三徳山投入堂(国宝)と三朝温泉を訪ねて
― 自然と人の営みが重なる場所 ―
先日、以前から親交のある鳥取県倉吉市にある工務店さんの創立50周年式典参加に伴い三徳山投入堂(なげいれどう)と、三朝温泉にある河原風呂(無料の露天風呂)を訪れてきました。どちらも以前から気になっていた場所でしたが、実際に行ってみると、自然と人の歴史が重なり合ってきた深さに圧倒されました。今回はその魅力を、歴史的な背景とともに紹介したいと思います。
■ 三徳山・投入堂 ― 「投げ入れた」ように建つ国宝
三徳山(三佛寺)は、古くから修験道の聖地として知られています。山岳信仰の祖といわれる役行者(えんのぎょうじゃ)が開いたと伝わり、険しい山道を登ることで精神を鍛える修行の場として多くの山伏が訪れてきました。
山の奥にひっそりと建つ国宝・投入堂は、まさに圧巻の一言。断崖絶壁の窪みに張り付くように建てられ、まるで天から「ポン」と投げ込まれたかのように見えます。その名の由来には、「役行者が法力で投入した」という伝説と、「修験者たちが命がけで材木を運び上げ、釘を使わずに組み上げた」という説があり、どちらにしても人と自然の壮絶な関係を感じさせます。

朝霧の晴れ間に現れた全貌
岩肌の形をそのまま生かしながら建物が据えられており、現代の建築基準では考えられない大胆な造りです。自然を読み解き、その地形に合わせて建物を馴染ませていく姿勢は、現代の木造建築にも通じるものがあります。
■ 三朝温泉 ― “三つの朝”で癒える湯治の湯
三徳山から車で10分程の場所にあるのが、三朝温泉(みささおんせん)です。その歴史は古く、平安末期〜鎌倉時代に発見されたともいわれます。「三朝」という名前の由来は、“三つの朝 湯に浸かれば病が治る”という言い伝えに基づいています。
三朝温泉は世界的にも珍しい高濃度のラドン泉で、微量の放射線が体の自然治癒力を高める「ホルミシス効果」があると言われ、昔から湯治場として人々に愛されてきました。温泉街を歩いているだけで、どこからともなく湯けむりが立ち上り、歴史ある温泉地ならではの空気を感じます。
■ 河原風呂 ― 川の恵みをそのまま味わう露天風呂
三朝温泉の象徴とも言えるのが、三徳川に架かる三朝橋の河原にある無料の露天風呂「河原風呂」です。川のほとりから自然に湧き出すお湯を、地域の人も旅人も自由に使えるようにしてきた、昔ながらの共同湯文化が今も残る場所です。

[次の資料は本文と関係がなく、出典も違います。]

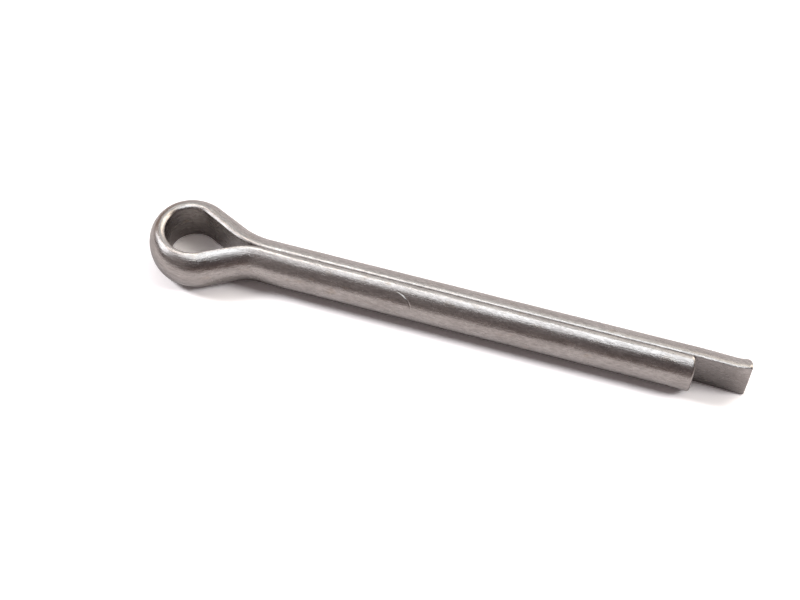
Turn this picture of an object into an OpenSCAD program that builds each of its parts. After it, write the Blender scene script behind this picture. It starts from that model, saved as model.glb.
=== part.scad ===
// Split cotter pin, bent from one length of half-round wire.
//
// The pin lies flat, as it comes to rest: +X runs from the eye to the tips and +Z is up.
// The origin is at the middle of the pin's length and width, on the surface that it lies on.
// While it is built, the pin is centred on z = 0 and x = 0 is the neck, where the legs begin.

/* [Wire] */
// Width of the wire's flat, which is also the shank's diameter
wire_w = 3.55; // [2.6:0.05:5]
// Thickness of the wire, from its flat to the crown of its round side
wire_t = 1.52; // [1.2:0.02:1.74]
// Radius of the wire's two long corners
corner_r = 0.1; // [0.04:0.01:0.2]

/* [Legs] */
// Length of the short leg, from the neck to its end
short_leg_l = 32; // [16:1:80]
// How far the long leg runs on past the short one
prong_l = 3.9; // [1.6:0.1:8]
// Gap between the flats of the two legs
leg_gap = 0.06; // [0.02:0.01:0.3]
// Radius of the bulge that the cutter left on the short leg's end
short_end_r = 2; // [1.6:0.1:4]
// Distance of that bulge's centre from the leg's flat
short_end_y = 1.1; // [0:0.1:1.4]
// Radius that rounds the outer side of the long leg's end
tip_end_r = 2.2; // [1.6:0.1:4]
// Distance of that radius's centre from the leg's flat
tip_end_y = 0.2; // [0:0.1:1.4]

/* [Eye] */
// Radius of the round part of the eye's hole
hole_r = 2.05; // [1.5:0.05:3]
// Angle between the shank and each straight limb of the eye
limb_a = 28; // [20:1:38]
// Radius of the bend in each flat at the neck
neck_r = 5.2; // [2.5:0.1:8]
// Thickness of the wire at the crown of the eye, where the bend has drawn it thinner
crown_t = 1.28; // [1:0.02:1.44]

/* [Hidden] */
$fn = 96;

// What is bent is drawn a hair slimmer all round than the straight wire at its two ends.
// The straight wire runs a little way on over it, so that all the pieces join as one solid.
slimmer = 0.02;
lap = 0.1;

// A narrow land joins each rounded corner to the round side, which meets it this far from the flat
land = 0.05;
land_end_x = corner_r + land;

// The wire's round side: its radius, and its centre's distance from the flat
round_r = (pow(wire_w / 2, 2) / (wire_t - land_end_x) + wire_t - land_end_x) / 2;
round_x = wire_t - round_r;

// Each limb's flat is a straight tangent to a round about the hole's centre and to the neck's bend
eye_r = hole_r - slimmer;
neck_y = leg_gap / 2 + neck_r;
limb_l = ((eye_r + neck_r) * cos(limb_a) - neck_y) / sin(limb_a);
eye_to_neck = (eye_r + neck_r) * sin(limb_a) + limb_l * cos(limb_a);

// The eye's outside is round about a centre moved towards the neck, which thins its crown
bend_corner_r = corner_r + land;
eye_t = wire_t - 2 * slimmer;
crown_shift = (eye_t - crown_t) / (1 + sin(limb_a));
outer_r = hole_r + eye_t - crown_shift * sin(limb_a);

// Length of the long leg, and how far the radius at its end runs past the end of its flat
long_leg_l = short_leg_l + prong_l;
tip_bulge = tip_end_r - sqrt(pow(tip_end_r, 2) - pow(tip_end_y, 2));

// The two ends of the pin along X
eye_end_x = -eye_to_neck - hole_r - crown_t;
tip_x = long_leg_l + tip_bulge;

// Larger than the pin's width, for what only cuts or bounds
reach = 4 * (hole_r + wire_t);

// What the wire's flat on the Y axis and its two rounded corners bound, made slimmer by slim.
module corner_band(slim = 0, band_corner_r = corner_r) {
    side_y = wire_w / 2 - slim - band_corner_r;
    translate([slim, 0]) {
        translate([band_corner_r, -side_y - band_corner_r])
            square([reach, 2 * (side_y + band_corner_r)]);
        translate([0, -side_y]) square([2 * band_corner_r, 2 * side_y]);
        for (side = [-1, 1])
            translate([band_corner_r, side * side_y]) circle(r = band_corner_r);
    }
}

// Section of the wire: its flat lies on the Y axis and its round side faces +X.
module wire_section(slim = 0) {
    intersection() {
        translate([round_x, 0]) circle(r = round_r - slim);
        corner_band(slim);
    }
}

// Straight wire along +X, with its flat on y = 0 and its round side facing +Y.
module straight_wire(length) {
    translate([-lap, 0, 0])
        rotate([90, 0, 90])
        linear_extrude(height = length + 2 * lap)
        wire_section();
}

// Wire bent round the Z axis through an angle, with its flat on the outside of the bend.
module bent_wire(radius, angle) {
    rotate_extrude(angle = angle) translate([radius, 0]) mirror([1, 0]) wire_section(slimmer);
}

// Everything up to an end that is rounded in plan, with the end of the flat at x = length.
module rounded_limit(length, end_r, end_y) {
    centre_x = length - sqrt(pow(end_r, 2) - pow(end_y, 2));
    linear_extrude(height = 2 * wire_w, center = true) {
        translate([-reach, -reach]) square([reach + centre_x, 2 * reach]);
        translate([centre_x, end_y]) circle(r = end_r);
    }
}

// One leg, with its flat on y = 0 and its end rounded in plan.
module leg(length, end_r, end_y) {
    intersection() {
        straight_wire(length + end_r);
        rounded_limit(length, end_r, end_y);
    }
}

// The bend at the neck and the straight limb that runs from it to the eye, on the +Y side.
module limb() {
    translate([0, neck_y, 0]) rotate([0, 0, -90 - limb_a]) bent_wire(neck_r, limb_a);
    translate([-eye_to_neck + eye_r * sin(limb_a), eye_r * cos(limb_a), 0])
        rotate([0, 0, -limb_a])
        straight_wire(limb_l);
}

// Section of the eye's outside, as a disc whose edge has the wire's round side.
module outer_section() {
    edge_r = round_r - slimmer;
    translate([0, -wire_w / 2]) square([outer_r - edge_r, wire_w]);
    intersection() {
        translate([outer_r - edge_r, 0]) circle(r = edge_r);
        translate([0, -wire_w / 2]) square([outer_r, wire_w]);
    }
}

// The part of the plan where the wire runs round the eye, between the two limbs.
module eye_sector() {
    linear_extrude(height = 2 * wire_w, center = true)
        polygon([
            [0, 0],
            [reach * sin(limb_a), reach * cos(limb_a)],
            [-reach, reach],
            [-reach, -reach],
            [reach * sin(limb_a), -reach * cos(limb_a)]
        ]);
}

// The round of the eye.
module eye() {
    translate([-eye_to_neck, 0, 0])
        intersection() {
            eye_sector();
            rotate_extrude() translate([eye_r, 0]) corner_band(slimmer, bend_corner_r);
            translate([crown_shift, 0, 0]) rotate_extrude() outer_section();
        }
}

// The whole pin, from the tip of one leg round the eye to the tip of the other.
module cotter_pin() {
    color([0.70, 0.67, 0.64])
        translate([-(eye_end_x + tip_x) / 2, 0, wire_w / 2])
        union() {
            eye();
            limb();
            mirror([0, 1, 0]) limb();
            translate([0, leg_gap / 2, 0]) leg(long_leg_l, tip_end_r, tip_end_y);
            mirror([0, 1, 0])
                translate([0, leg_gap / 2, 0])
                leg(short_leg_l, short_end_r, short_end_y);
        }
}

cotter_pin();
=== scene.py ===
"""Looks of a cotter pin: half-round drawn steel wire, bent into an eye and two legs.

The wire is swept by a Geometry Nodes tree along a route of plain bends and straights, so that
one closed mesh runs from the tip of the short leg round the eye to the tip of the long leg.
Sizes are in millimetres and degrees where they are written down, and in metres in every mesh.
"""

import logging
import math
from dataclasses import dataclass, field, replace
from enum import Enum

import bpy
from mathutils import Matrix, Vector


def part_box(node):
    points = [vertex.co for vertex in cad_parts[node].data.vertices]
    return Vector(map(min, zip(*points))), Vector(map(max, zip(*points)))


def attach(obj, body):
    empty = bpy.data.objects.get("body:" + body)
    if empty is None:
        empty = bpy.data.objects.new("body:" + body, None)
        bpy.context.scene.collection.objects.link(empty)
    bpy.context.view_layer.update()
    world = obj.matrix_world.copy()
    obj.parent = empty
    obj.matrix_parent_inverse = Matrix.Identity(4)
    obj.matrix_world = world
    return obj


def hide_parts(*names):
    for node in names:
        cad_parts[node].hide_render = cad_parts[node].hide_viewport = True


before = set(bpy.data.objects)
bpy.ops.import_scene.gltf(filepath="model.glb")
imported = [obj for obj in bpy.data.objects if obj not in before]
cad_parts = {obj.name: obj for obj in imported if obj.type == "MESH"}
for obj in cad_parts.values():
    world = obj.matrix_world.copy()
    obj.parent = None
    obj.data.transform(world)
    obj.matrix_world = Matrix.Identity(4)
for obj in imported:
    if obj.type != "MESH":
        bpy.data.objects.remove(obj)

MM = 0.001
LOG = logging.getLogger("cotter_pin")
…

かつては川の砂利を掘るとお湯が湧き出し、石で囲って簡易の浴槽を作ったのが始まりです。川と温泉と生活が一体となった、まさに「自然の恵みをそのままいただく」入浴文化。私は夜に入浴しましたが、星空と川のせせらぎと湯気だけが静かに漂い、時間がゆっくり流れていくような感覚になります。

夜の方が安心して入れます
■ 自然とともに生きる日本人の知恵
三徳山投入堂のように地形を読み、自然の中に建物を溶け込ませる姿勢。三朝温泉のように自然の湯を生活に取り入れてきた文化。
これは住宅づくりにも通じる考え方です。
・地形、風、日当たり、季節の移り変わりを読むこと
・自然エネルギーを上手に活かすこと
・その土地に合った素材や工法を選ぶこと
投入堂の木組みや、河原風呂の開放的な文化は、現代の家づくりにもヒントがあると感じました。三徳山投入堂と三朝温泉は、ただの観光地ではなく、「自然 × 人 × 歴史」が濃縮された特別な場所。実際に訪れた時の空気感や景色は、文章では伝え切れない魅力がありました。